Exercise description =>
Gather all lines with the word "that" in them.

(Rows from a 3D modeling dataset)

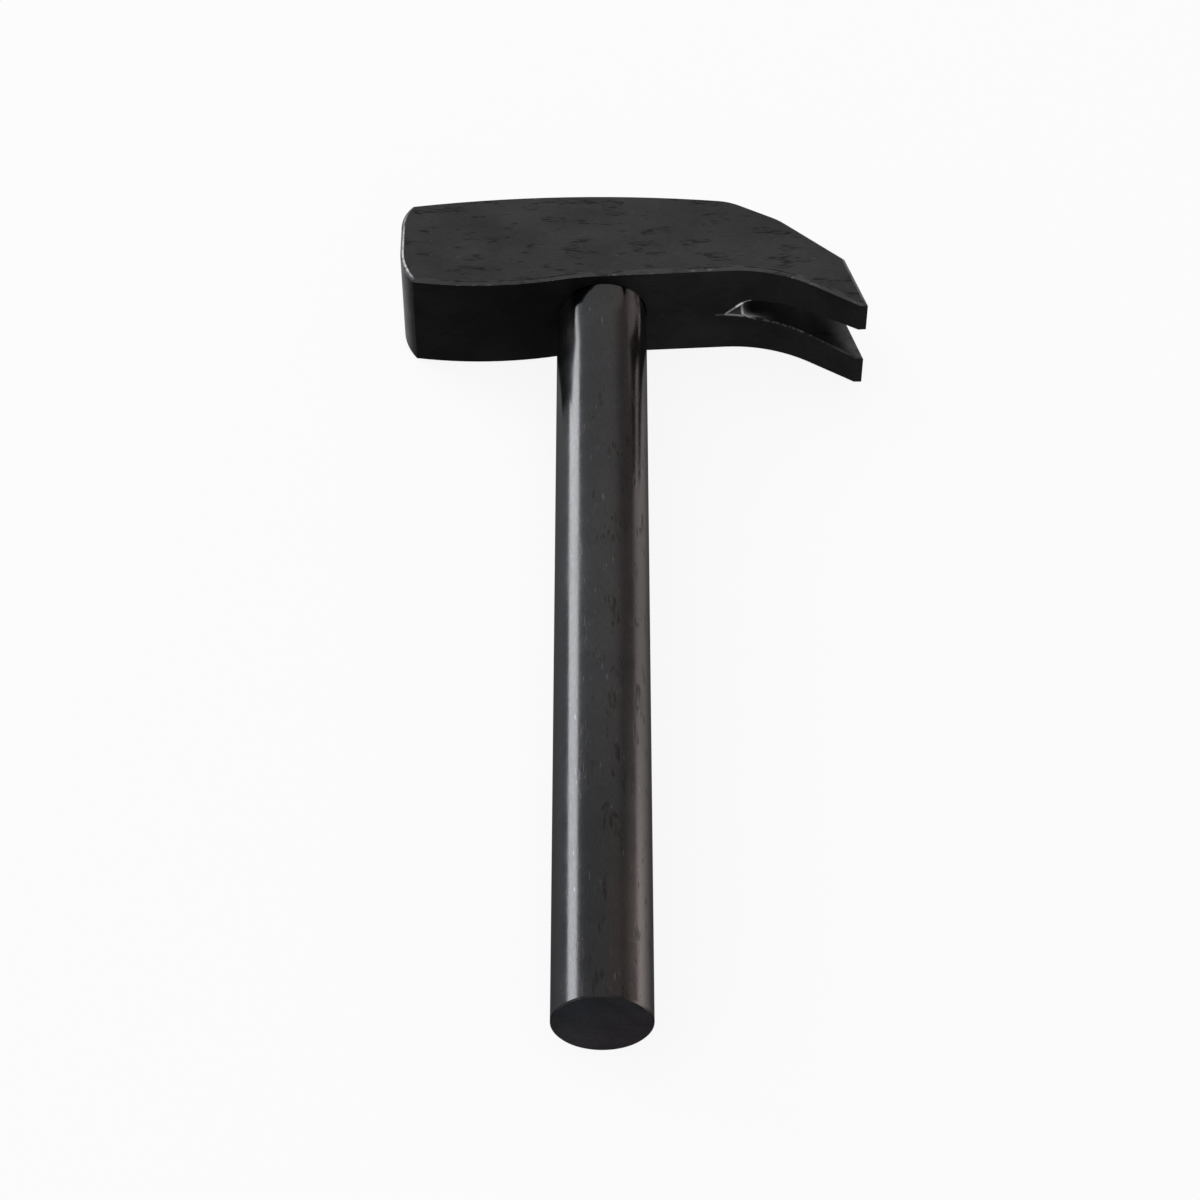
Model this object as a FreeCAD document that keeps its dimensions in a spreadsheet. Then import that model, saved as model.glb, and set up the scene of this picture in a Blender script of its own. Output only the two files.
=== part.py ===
import FreeCAD, Part
import os

import Sketcher

# Blacksmith hammer: a forged head with a flat striking face at one end and a split nail claw at
# the other, on a steel tube that is expanded into a round eye.
#
# It lies on one cheek.  X runs from the striking face (-X) to the claw (+X), Y from the butt of
# the handle (-Y) to the crown of the head (+Y), and Z is up, square to the cheeks.  The origin is
# on the lower cheek, right below the centre of the eye.  Lengths are millimetres, angles degrees.
# A "reach" is a distance from the handle's axis along X, and a "high" or "low" a height along Y.

DIMENSIONS = [
    # outline of the forged head, seen square to the cheeks
    ("head_thickness", 42.2),
    ("face_reach", 71.9),
    ("face_flat_low", -8.5),
    ("face_flat_high", 4.2),
    ("face_low_radius", 24.0),
    ("face_low_corner", 67.1),
    ("face_high_radius", 16.0),
    ("face_high_corner", 68.0),
    ("crown_radius", 449.0),
    ("crown_end", 42.0),
    ("poll_bend_radius", 20.0),
    ("poll_slope", 27.9),
    ("claw_bend_reach", 65.4),
    ("claw_bend_radius", 22.0),
    ("claw_slope", 41.1),
    ("bevel_reach", 86.3),
    ("bevel_high", -11.9),
    ("claw_reach", 93.6),
    ("tip_flat_reach", 90.9),
    ("tip_low", -34.4),
    ("claw_arch_radius", 52.0),
    ("claw_arch_start", 45.0),
    ("claw_arch_high", -17.25),
    ("neck_end", -2.0),
    ("neck_high", -20.0),
    ("belly_radius", 150.0),
    ("belly_end", -15.2),
    # edges of the head
    ("cheek_chamfer", 1.3),
    ("corner_rounding", 0.7),
    # nail slot in the claw
    ("slot_root_reach", 54.3),
    ("slot_root_radius", 4.3),
    ("slot_mouth_half", 7.3),
    ("slot_overrun", 12.0),
    ("slot_chamfer", 0.5),
    # notch filed into the underside at the root of the slot
    ("notch_start", 44.5),
    ("notch_full", 51.0),
    ("notch_end", 56.0),
    ("notch_half", 3.4),
    ("notch_lean", 2.7),
    ("notch_plane", -17.4),
    ("notch_depth", 3.8),
    ("notch_taper", 38.0),
    # eye of the head and the tube that is expanded into it
    ("handle_radius", 16.0),
    ("tube_bore", 13.0),
    ("seat_radius", 15.6),
    ("seat_shoulder", -22.6),
    ("flare_start", 6.0),
    ("flare_end", 19.2),
    ("flare_growth", 1.2),
    ("eye_overrun", 30.0),
    ("eye_chamfer", 0.6),
    # tapered plug driven into the tube
    ("plug_pilot_radius", 12.8),
    ("plug_pilot_length", 5.0),
    ("plug_centre_radius", 2.4),
    ("plug_centre_depth", 1.4),
    # cap in the butt of the tube
    ("butt_reach", 316.0),
    ("cap_flange", 3.0),
    ("cap_spigot", 14.0),
    ("cap_edge", 0.5),
    ("cap_lead", 1.0),
]

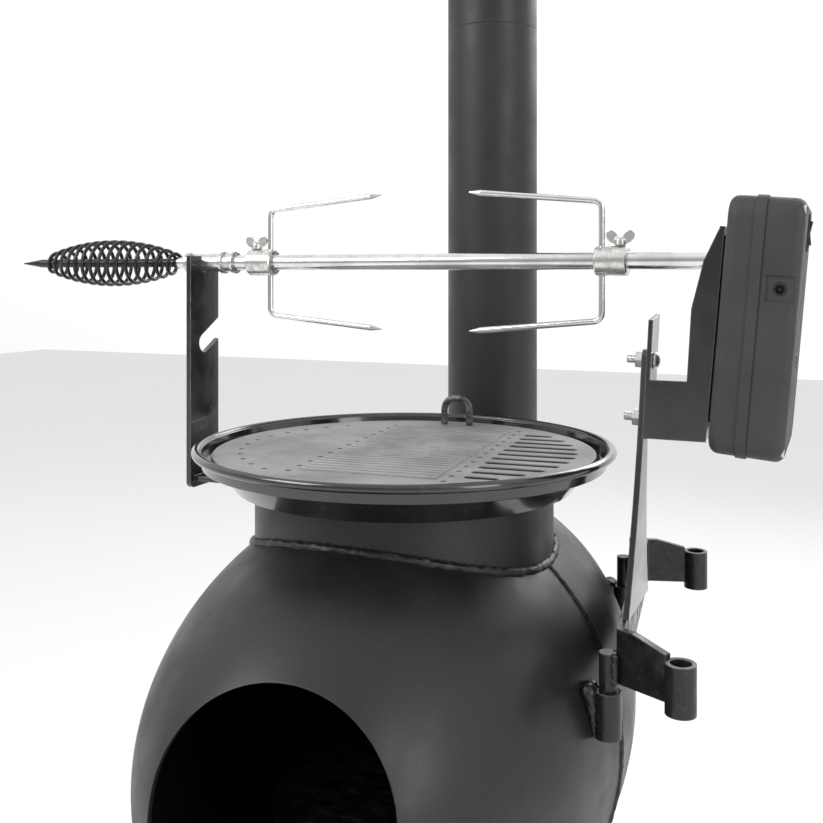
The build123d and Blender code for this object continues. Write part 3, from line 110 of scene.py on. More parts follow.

Output =>
Model this object as a FreeCAD document that keeps its dimensions in a spreadsheet. Then import that model, saved as model.glb, and set up the scene of this picture in a Blender script of its own. Output only the two files.
# the other, on a steel tube that is expanded into a round eye.
    # eye of the head and the tube that is expanded into it